Eine Fehleinschätzung: Letztes Jahr zwang ein Gericht die Staatsanwaltschaft, das Verfahren wieder aufzunehmen. Seit Juli sitzen die Käfers in Untersuchungshaft. Kein Zufall sagt Daniel Jositsch, Professor für Strafrecht an der Universität Zürich: « Herr Käfer hat immer versucht, unterhalb der Arglist-Schwelle zu operieren. Wenn man diese Schwelle ein wenig herabsetzt und sagt, wir gehen ein wenig weiter Richtung Konsumentenschutz, dann kommt ein solcher Herr Käfer plötzlich auf den Radar der Strafverfolgungsbehörden.» In Deutschland hätte die Staatsanwaltschaft schneller gehandelt. Denn dort ist der Nachweis von Arglist nicht nötig.

Behörden haben geschlafen

Folge: Jürgen Käfer konnte – praktisch mit der Absolution der Zuger Staatsanwaltschaft – jahrelang weitere Schäden anrichten. So gab es eine Zusammenarbeit mit Martin Schlegel von der ASE Investment AG aus dem Fricktal. Beim mutmasslichen Anlageschwindel geht die Aargauer Staatsanwaltschaft momentan von einem Schaden von über 100 Millionen Franken und 500 Geschädigten aus.

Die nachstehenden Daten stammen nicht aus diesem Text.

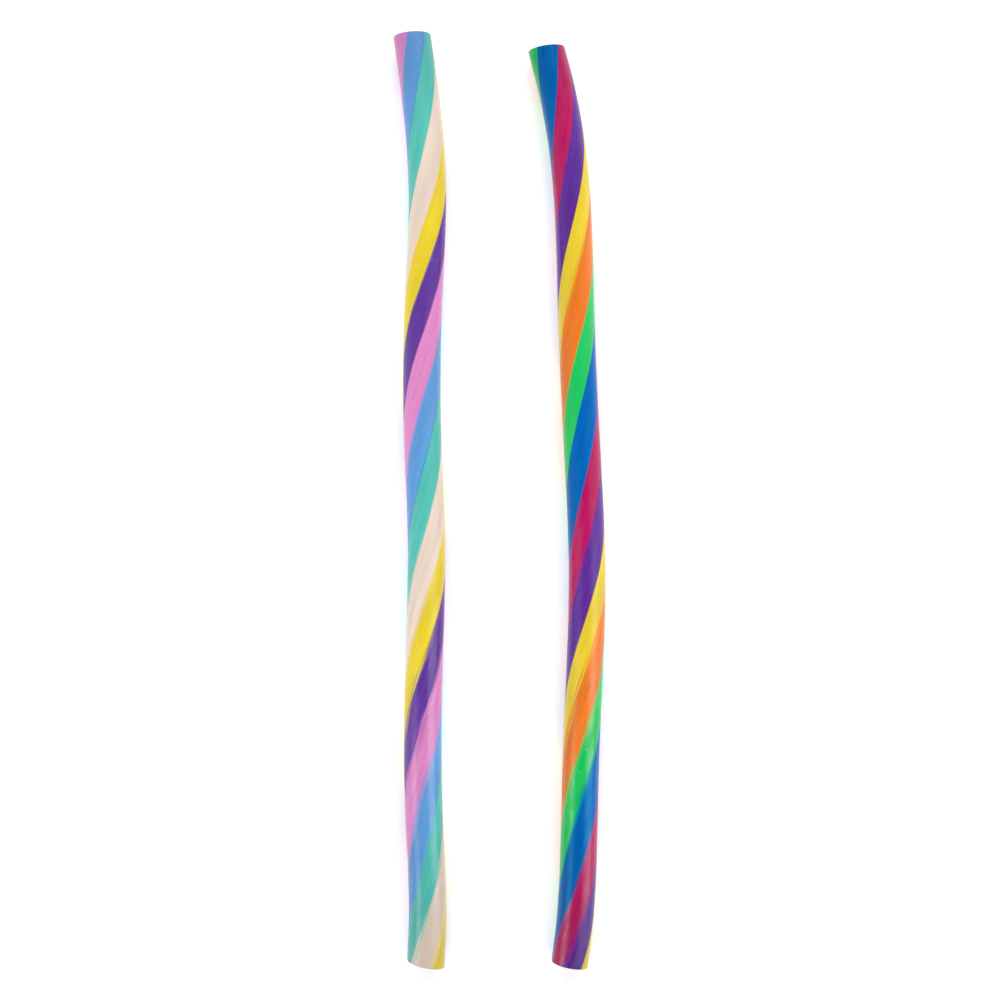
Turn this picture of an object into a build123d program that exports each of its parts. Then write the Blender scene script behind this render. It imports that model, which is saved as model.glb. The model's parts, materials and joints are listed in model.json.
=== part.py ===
from build123d import *
import math
import os

# A pair of soft twist sticks. Each is a round stick of six coloured strands, laid side by
# side and twisted together. Both lie on the ground along Y, with the top end towards +Y.
# Millimetres and degrees.

pastel_diameter = 12.3
bright_diameter = 12.0
pastel_length = 303.5  # from end to end, along Y
bright_length = 299.4
pastel_place = 0.1  # of the stick's middle, along Y
bright_place = -2.2
pastel_pitch = 125.2  # the length in which the strands go once round
bright_pitch = 128.2
bend_spacing = 101.0  # between a stick's two bending places
nose_margin = 1.55  # the round nose at a bending place is this much larger than the stick's radius
body_gap = 0.3  # between a nose and the hollow that turns round it
strand_gap = 0.05  # between two strands side by side
section_turn = 18.0  # the strands turn this far from one section to the next
fewest_steps = 3  # between sections, in the shortest stretch
spare_length = 16.0  # a stretch of strand runs this far past its span, and is cut back to it
box_margin = 40.0  # the cutting boxes reach this far past a stick

# The centre line of each stick, as (sideways, share of the half length), from the lower end
# up, the strands' widths as angles, and the way that each end is cut, as an angle from X.
pastel_stick = {
    "name": "pastel",
    "radius": pastel_diameter / 2,
    "length": pastel_length,
    "place": pastel_place,
    "pitch": pastel_pitch,
    "line": [
        (-24.1, -1.0),
        (-23.5, -0.87),
        (-24.6, -0.69),
        (-25.1, -0.5),
        (-23.9, -0.15),
        (-24.1, -0.03),
        (-24.9, 0.09),
        (-25.4, 0.26),
        (-24.9, 0.42),
        (-23.6, 0.63),
        (-24.6, 0.79),
        (-28.6, 1.0),
    ],
    "upper_cut": 4.6,
    "lower_cut": -11.3,
    "first_edge_on_top": 10.5,
    "strands": {"teal": 59, "cream": 65, "yellow": 57, "purple": 58, "pink": 62, "blue": 59},
}
bright_stick = {
    "name": "bright",
    "radius": bright_diameter / 2,
    "length": bright_length,
    "place": bright_place,
    "pitch": bright_pitch,
    "line": [
        (22.9, -1.0),
        (24.7, -0.9),
        (25.9, -0.75),
        (26.75, -0.53),
        (28.2, -0.3),
        (28.6, -0.12),
        (27.1, 0.12),
        (25.2, 0.4),
        (24.2, 0.62),
        (22.2, 0.78),
        (19.1, 0.9),
        (15.3, 1.0),
    ],
    "upper_cut": 8.0,
    "lower_cut": -10.1,
    "first_edge_on_top": 5.9,
    "strands": {"crimson": 57, "purple": 62, "yellow": 51, "orange": 66, "green": 55, "blue": 69},
}

up = Vector(0, 0, 1)


def centre_line(stick):
    """The curve down the middle of a stick, at half its thickness above the ground."""
    half = stick["length"] / 2
    points = [(x, stick["place"] + share * half, stick["radius"]) for x, share in stick["line"]]
    return Spline(*points)


def section_plane(line, along):
    """The plane across the stick at a distance along its line, with its first axis upwards."""
    inside = min(max(along, 0), line.length)
    here = line.position_at(inside, position_mode=PositionMode.LENGTH)
    ahead = line.tangent_at(inside, position_mode=PositionMode.LENGTH)
    return Plane(origin=here + ahead * (along - inside), x_dir=up, z_dir=ahead)


def wedge_outline(plane, radius, first_angle, width):
    """One strand's section: a slice of the round, half a gap clear of the slices beside it."""
    inset = math.degrees(math.asin(strand_gap / 2 / radius))
    off_centre = strand_gap / 2 / math.sin(math.radians(width / 2))
    tip = Vector(off_centre, 0, 0).rotate(Axis.Z, first_angle + width / 2)
    rim = CenterArc((0, 0), radius, first_angle + inset, width - 2 * inset)
    slice_edges = [Line(tip, rim @ 0), rim, Line(rim @ 1, tip)]
    return plane * Wire(slice_edges)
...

Pikant: Die Staatsanwaltschaft und die eidgenössische Finanzmarktaufsicht Finma hätten viel früher auf den ASE-Schwindel aufmerksam werden müssen. Denn in einem Untersuchungsbericht zu Jürgen Käfer wies die Konkursspezialistin Remassa schon 2007 ausführlich auf die dubiose Verbindung von Käfer und Schlegel hin.

Fall 3 – Labuyla:

2008 startet die Handelsplattform Labuyla eine Art virtuelles Warenhaus. Wieder werden Aktien verkauft. Einer der Chefs war bereits bei Jürgen Käfers Max Entertainment Aktienverkäufer. Wieder verursachen die Schwindler riesige Schäden. In Zürich läuft noch immer ein Strafverfahren wegen Wirtschaftsdelikten. In Deutschland wurde der Chef für die gleichen Delikte Anfang Jahr bereits verurteilt.